Give back, unchanged, the line with "Reconstruct the object", the line with "from collections import namedtuple", and every line between them, and no other line.

◇ ◇ ◇

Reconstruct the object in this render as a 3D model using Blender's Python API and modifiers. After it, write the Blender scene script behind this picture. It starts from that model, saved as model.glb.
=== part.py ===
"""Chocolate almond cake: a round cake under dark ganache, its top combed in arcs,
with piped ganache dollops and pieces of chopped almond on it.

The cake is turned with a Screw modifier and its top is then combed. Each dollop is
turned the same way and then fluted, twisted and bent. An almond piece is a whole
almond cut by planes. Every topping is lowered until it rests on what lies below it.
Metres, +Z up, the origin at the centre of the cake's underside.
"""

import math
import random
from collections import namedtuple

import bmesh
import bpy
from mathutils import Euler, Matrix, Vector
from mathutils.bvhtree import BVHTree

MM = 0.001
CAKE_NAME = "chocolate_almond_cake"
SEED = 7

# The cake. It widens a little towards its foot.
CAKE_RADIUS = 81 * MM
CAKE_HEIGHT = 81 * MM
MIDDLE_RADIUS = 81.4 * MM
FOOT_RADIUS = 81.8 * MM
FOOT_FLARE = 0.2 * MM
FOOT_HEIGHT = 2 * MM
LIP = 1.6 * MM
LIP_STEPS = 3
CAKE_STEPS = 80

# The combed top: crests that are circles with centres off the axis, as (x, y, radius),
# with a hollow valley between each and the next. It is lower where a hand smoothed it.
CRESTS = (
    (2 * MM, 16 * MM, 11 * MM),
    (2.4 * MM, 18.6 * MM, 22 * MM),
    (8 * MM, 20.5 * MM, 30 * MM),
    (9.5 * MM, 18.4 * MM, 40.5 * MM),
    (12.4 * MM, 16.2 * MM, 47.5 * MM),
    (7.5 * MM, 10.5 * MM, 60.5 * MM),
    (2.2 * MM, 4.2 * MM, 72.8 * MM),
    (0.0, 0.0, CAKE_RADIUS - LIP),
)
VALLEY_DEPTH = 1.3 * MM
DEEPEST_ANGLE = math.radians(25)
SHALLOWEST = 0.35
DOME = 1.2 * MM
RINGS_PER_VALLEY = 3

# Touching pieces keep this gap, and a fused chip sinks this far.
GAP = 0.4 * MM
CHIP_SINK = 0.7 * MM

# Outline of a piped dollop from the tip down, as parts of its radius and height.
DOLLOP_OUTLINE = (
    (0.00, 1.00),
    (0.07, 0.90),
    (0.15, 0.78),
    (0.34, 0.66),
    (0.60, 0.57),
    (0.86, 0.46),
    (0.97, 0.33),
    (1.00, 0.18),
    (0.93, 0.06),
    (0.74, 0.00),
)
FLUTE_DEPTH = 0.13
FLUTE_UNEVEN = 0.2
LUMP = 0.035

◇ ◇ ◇

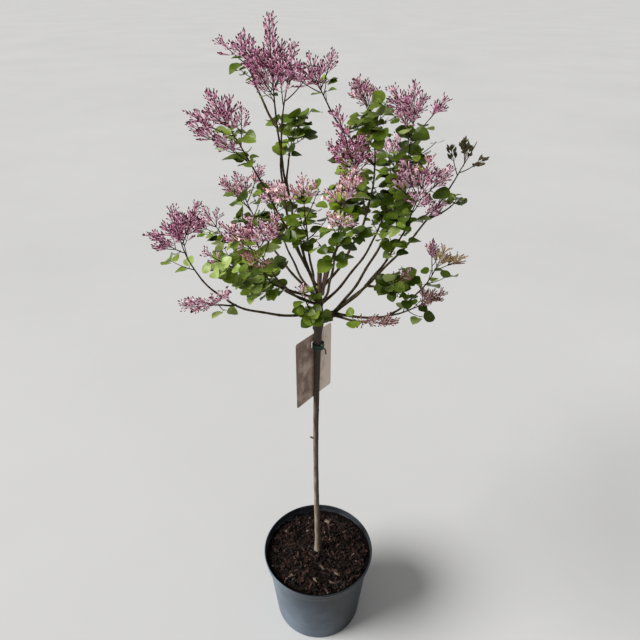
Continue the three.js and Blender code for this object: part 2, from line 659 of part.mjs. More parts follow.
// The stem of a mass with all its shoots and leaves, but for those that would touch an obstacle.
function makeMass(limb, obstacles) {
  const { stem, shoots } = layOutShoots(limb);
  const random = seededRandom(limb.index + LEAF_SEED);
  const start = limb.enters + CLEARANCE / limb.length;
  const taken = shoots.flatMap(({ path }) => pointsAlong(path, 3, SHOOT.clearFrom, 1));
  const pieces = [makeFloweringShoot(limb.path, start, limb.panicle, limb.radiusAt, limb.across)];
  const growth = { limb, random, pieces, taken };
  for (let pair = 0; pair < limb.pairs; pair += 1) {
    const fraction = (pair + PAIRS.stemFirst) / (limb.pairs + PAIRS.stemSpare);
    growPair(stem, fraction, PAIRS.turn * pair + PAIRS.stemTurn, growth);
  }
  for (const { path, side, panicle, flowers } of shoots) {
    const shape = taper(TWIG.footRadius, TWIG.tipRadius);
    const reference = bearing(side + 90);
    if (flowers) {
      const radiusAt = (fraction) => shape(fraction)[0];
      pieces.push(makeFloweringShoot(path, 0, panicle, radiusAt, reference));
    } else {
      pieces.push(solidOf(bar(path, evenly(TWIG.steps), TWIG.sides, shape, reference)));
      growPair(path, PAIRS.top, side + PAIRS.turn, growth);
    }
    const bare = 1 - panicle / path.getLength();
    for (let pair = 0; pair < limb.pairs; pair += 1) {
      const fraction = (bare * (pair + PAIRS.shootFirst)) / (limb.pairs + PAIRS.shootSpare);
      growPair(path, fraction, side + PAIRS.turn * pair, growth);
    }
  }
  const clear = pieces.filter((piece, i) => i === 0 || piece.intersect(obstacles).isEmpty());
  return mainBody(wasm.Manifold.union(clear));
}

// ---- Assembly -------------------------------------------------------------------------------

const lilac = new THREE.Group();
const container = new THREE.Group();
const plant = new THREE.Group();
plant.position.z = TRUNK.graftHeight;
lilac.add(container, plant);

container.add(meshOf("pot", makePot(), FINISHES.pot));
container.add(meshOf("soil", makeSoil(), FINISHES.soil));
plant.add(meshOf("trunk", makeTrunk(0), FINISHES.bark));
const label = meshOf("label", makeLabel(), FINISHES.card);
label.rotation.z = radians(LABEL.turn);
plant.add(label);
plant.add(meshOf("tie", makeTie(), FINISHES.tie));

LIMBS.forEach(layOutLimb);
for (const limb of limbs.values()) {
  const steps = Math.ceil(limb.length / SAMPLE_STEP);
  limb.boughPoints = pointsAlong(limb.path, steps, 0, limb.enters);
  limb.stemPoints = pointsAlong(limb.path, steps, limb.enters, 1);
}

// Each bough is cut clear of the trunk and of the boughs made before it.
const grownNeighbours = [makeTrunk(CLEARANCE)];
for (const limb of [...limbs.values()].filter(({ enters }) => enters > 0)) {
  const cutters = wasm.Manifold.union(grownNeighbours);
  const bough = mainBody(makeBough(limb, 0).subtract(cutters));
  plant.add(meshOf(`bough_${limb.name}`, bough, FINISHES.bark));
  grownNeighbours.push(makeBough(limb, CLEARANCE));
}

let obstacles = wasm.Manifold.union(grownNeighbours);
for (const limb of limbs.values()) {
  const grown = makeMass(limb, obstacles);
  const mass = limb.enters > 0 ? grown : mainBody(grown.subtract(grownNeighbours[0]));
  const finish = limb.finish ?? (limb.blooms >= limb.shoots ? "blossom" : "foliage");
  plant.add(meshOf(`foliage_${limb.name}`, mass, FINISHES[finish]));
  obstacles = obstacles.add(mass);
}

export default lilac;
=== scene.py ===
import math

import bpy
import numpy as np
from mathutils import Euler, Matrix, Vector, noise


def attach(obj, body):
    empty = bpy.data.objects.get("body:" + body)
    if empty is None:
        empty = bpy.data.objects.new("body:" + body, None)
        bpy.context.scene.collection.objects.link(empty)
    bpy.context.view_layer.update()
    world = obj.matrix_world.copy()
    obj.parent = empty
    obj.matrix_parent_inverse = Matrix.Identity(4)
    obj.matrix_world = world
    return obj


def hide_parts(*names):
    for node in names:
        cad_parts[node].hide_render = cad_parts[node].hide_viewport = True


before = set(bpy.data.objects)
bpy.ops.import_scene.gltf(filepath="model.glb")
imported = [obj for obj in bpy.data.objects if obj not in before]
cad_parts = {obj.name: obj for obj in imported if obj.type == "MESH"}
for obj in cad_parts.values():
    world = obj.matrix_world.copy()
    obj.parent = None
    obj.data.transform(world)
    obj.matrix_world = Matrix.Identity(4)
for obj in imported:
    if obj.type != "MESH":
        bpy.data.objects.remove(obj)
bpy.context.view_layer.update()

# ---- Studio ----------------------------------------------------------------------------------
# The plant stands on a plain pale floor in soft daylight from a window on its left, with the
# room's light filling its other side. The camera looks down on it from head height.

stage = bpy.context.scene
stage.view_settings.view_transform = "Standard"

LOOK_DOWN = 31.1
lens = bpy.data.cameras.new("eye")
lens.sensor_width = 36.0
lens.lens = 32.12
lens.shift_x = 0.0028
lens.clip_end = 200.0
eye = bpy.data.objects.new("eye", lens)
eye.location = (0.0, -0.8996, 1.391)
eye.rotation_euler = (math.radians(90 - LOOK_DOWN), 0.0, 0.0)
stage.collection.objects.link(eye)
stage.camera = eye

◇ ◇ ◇

- Solution for this exercise:
Reconstruct the object in this render as a 3D model using Blender's Python API and modifiers. After it, write the Blender scene script behind this picture. It starts from that model, saved as model.glb.
=== part.py ===
"""Chocolate almond cake: a round cake under dark ganache, its top combed in arcs,
with piped ganache dollops and pieces of chopped almond on it.

The cake is turned with a Screw modifier and its top is then combed. Each dollop is
turned the same way and then fluted, twisted and bent. An almond piece is a whole
almond cut by planes. Every topping is lowered until it rests on what lies below it.
Metres, +Z up, the origin at the centre of the cake's underside.
"""

import math
import random
from collections import namedtuple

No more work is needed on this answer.